Lupus and women’s reproductive health
It’s important for women with lupus to keep an eye on their reproductive health. Learn how lupus can affect your sexual and reproductive health — and take steps to prevent reproductive health issues.
Lupus and puberty
How does lupus affect puberty?
Because lupus can put extra stress on the body, girls with lupus may start puberty later than normal — especially if their lupus is severe.
Lupus and sexual health
Is it safe for me to get the HPV vaccine?
Yes — and it’s especially important if you have lupus. Lupus can make it harder for your body to get rid of an HPV infection, which could put you at a higher risk of cervical cancer later on.
Most people get the HPV vaccine at age 11 or 12. But if you didn’t get it as a pre-teen, talk with your doctor about getting it now. You may still be able to get the vaccine if you’re 45 or younger.
It’s safe to get the HPV vaccine while taking most lupus medicines, but your doctor might recommend waiting if you’re taking high-dose steroids.
How often do I need to get a Pap smear?
Women with lupus have a higher rate of abnormal Pap smears (a test that looks for precancers and cancer cells in the cervix) than women without lupus. Make sure to get a Pap smear every year. Pap smears can help find cervical cancer early when it’s easier to treat.
Do women with lupus get more yeast infections?
Women with lupus tend to have more yeast infections than those without lupus. This is because lupus and some lupus medicines (like steroids) can weaken the immune system and make yeast infections more likely.
The good news is that most yeast infections are easy to treat. Over-the-counter treatments are options to treat yeast infections. If you’re having a lot of yeast infections, talk to your doctor about your treatment options as prescription medications may be needed.
Lupus and your sex life
People with lupus can have a safe and satisfying sex life, just like everyone else. But for some people with lupus, problems like joint pain, sores, and vaginal dryness can make it hard to have sex or to enjoy it.
If lupus is causing sex to be painful or uncomfortable, there are steps you can take to help. Learn more about intimacy and sex for people with lupus.
Lupus and pregnancy
How does lupus affect fertility?
Lupus and some lupus treatments can have long-term effects on fertility (your ability to get pregnant and have children).
A lupus medicine called cyclophosphamide (Cytoxan®) may cause infertility, but not in all cases. Girls who take it before puberty usually don’t lose their fertility — but doctors may recommend that girls take a medicine called leuprorelin (Lupron®) to delay puberty while they’re on Cytoxan®.
Cytoxan can lead to infertility by causing premature ovarian insufficiency (POI), which is when your ovaries stop working normally before age 40. This can make it harder to get pregnant, but some women with POI are able to get pregnant with fertility treatments.
If you’re concerned about your fertility or your child’s fertility, ask your doctor about ways to prevent infertility from lupus treatments.

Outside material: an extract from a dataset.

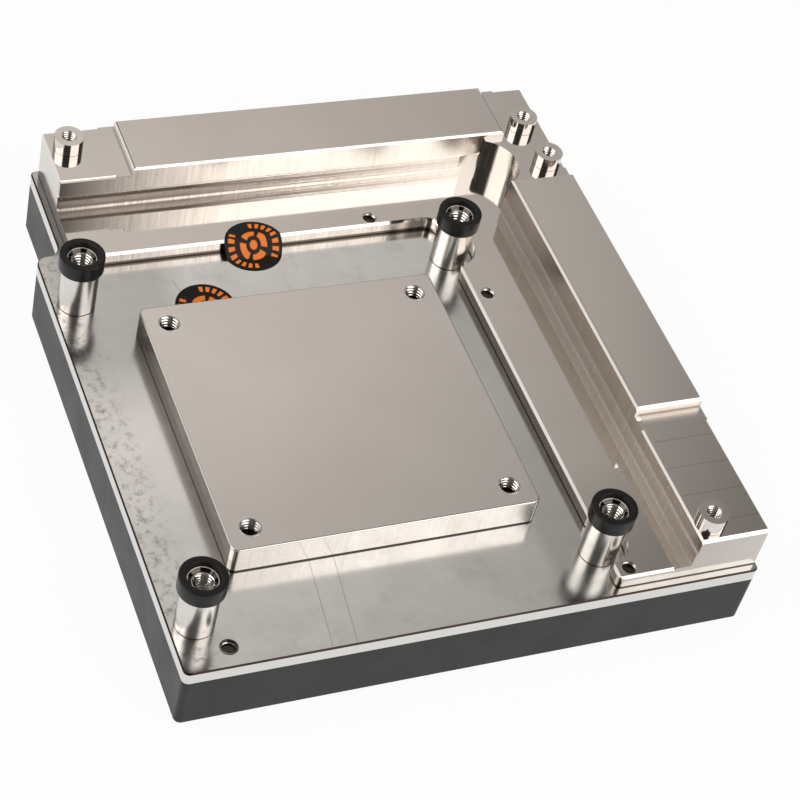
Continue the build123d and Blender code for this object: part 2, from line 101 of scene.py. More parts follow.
# Node helpers
class Nodes:
    """A node tree, with short calls for the nodes that the finishes and the light share."""

    def __init__(self, tree):
        self.nodes = tree.nodes
        self.links = tree.links

    def plug(self, node, index, value):
        if isinstance(value, bpy.types.NodeSocket):
            self.links.new(value, node.inputs[index])
        else:
            node.inputs[index].default_value = value

    def math(self, operation, a, b=0.0, clamp=False):
        node = self.nodes.new("ShaderNodeMath")
        node.operation = operation
        node.use_clamp = clamp
        self.plug(node, 0, a)
        self.plug(node, 1, b)
        return node.outputs[0]

    def chain(self, operation, parts):
        result = parts[0]
        for part in parts[1:]:
            result = self.math(operation, result, part)
        return result

    def times(self, *parts):
        return self.chain("MULTIPLY", parts)

    def plus(self, *parts):
        return self.chain("ADD", parts)

    def most(self, *parts):
        return self.chain("MAXIMUM", parts)

    def rest(self, part):
        """What a mask leaves out."""
        return self.math("SUBTRACT", 1.0, part)

    def vector(self, operation, a, b=(0, 0, 0)):
        node = self.nodes.new("ShaderNodeVectorMath")
        node.operation = operation
        self.plug(node, 0, a)
        self.plug(node, 1, b)
        return node.outputs["Value" if operation in ("DOT_PRODUCT", "LENGTH") else 0]

    def split(self, vector):
        node = self.nodes.new("ShaderNodeSeparateXYZ")
        self.links.new(vector, node.inputs[0])
        return node.outputs

    def between(self, value, low, high, to_low=0.0, to_high=1.0, smooth=False):
        """A value's way from one limit to the other, as a number between two others."""
        node = self.nodes.new("ShaderNodeMapRange")
        node.interpolation_type = "SMOOTHSTEP" if smooth else "LINEAR"
        for index, entry in enumerate((value, low, high, to_low, to_high)):
            self.plug(node, index, entry)
        return node.outputs[0]

    def above(self, value, low, soft=0.05):
        """One over a limit, rising from nought over twice the soft distance about it."""
        return self.between(value, low - soft, low + soft, smooth=True)

    def below(self, value, high, soft=0.05):
        """One under a limit, falling to nought over twice the soft distance about it."""
        return self.between(value, high - soft, high + soft, 1.0, 0.0, smooth=True)

    def band(self, value, low, high, soft=0.05):
        """One between two limits, and nought beyond them."""
        return self.times(self.above(value, low, soft), self.below(value, high, soft))

    def colours(self, value, a, b, blend="MIX"):
        node = self.nodes.new("ShaderNodeMix")
        node.data_type = "RGBA"
        node.blend_type = blend
        self.plug(node, 0, value)
        self.plug(node, 6, (*a, 1) if isinstance(a, tuple) else a)
        self.plug(node, 7, (*b, 1) if isinstance(b, tuple) else b)
        return node.outputs[2]

    def coats(self, tint, *layers):
        """A colour under layers of others, each given with its mask."""
        for mask, colour in layers:
            tint = self.colours(mask, tint, colour)
        return tint

    def steps(self, value, stops):
        """A colour that changes along a value between nought and one."""
        node = self.nodes.new("ShaderNodeValToRGB")
        self.links.new(value, node.inputs[0])
        ramp = node.color_ramp
        ramp.elements[0].position = stops[0][0]
        ramp.elements[1].position = stops[-1][0]
        for position, _ in stops[1:-1]:
            ramp.elements.new(position)
        for element, (_, colour) in zip(ramp.elements, stops):
            element.color = (*colour, 1)
        return node.outputs[0]

    def mix_shaders(self, share, a, b):
        node = self.nodes.new("ShaderNodeMixShader")
        for index, source in enumerate((share, a, b)):
            self.links.new(source, node.inputs[index])
        return node.outputs[0]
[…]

Finding the right birth control
Birth control can help you prevent an unplanned pregnancy — and there are lots of safe and effective birth control options for people with lupus. Your doctors can help you find a method that works for you.
Can I have a healthy pregnancy with lupus?
A healthy pregnancy with lupus is possible — but lupus raises your risk for certain complications during pregnancy. If you have lupus and you’re planning to get pregnant, work with your doctors to plan a healthy pregnancy.
Talk with your doctor about your plans in advance — at least 3 to 6 months before you want to start trying to get pregnant.
Lupus and menopause
Does lupus cause early menopause?
Menopause is the time in life when your period stops. It’s possible that lupus or your lupus treatments could cause you to start menopause early. But the average age when women start menopause (age 45-50) is often the same for women with lupus and women without lupus.
Are my symptoms from lupus or menopause?
Some symptoms of menopause — like hot flashes and body aches — can be similar to symptoms of lupus. Talk to your doctor to figure out whether your symptoms are from menopause or lupus — and how to manage them.
How does lupus affect menopause?
All women experience menopause differently — including women with lupus. Menopause may help ease lupus symptoms in some women, but experts aren’t sure.
Some women take hormone replacement therapy (HRT) to treat menopause symptoms, like severe hot flashes. But if you have lupus, HRT may raise your risk of flares and blood clots. Talk with your doctor about whether HRT is an option for you.
It’s important to monitor your bone health when you have lupus. Osteoporosis (weak bones) is more common in women, and the risk increases after menopause. Steroids also raise your risk for osteoporosis and fractures. You can protect your bone health by staying active, taking calcium supplements, and getting regular bone density scans. If you have osteoporosis, talk to your doctor about treatment options.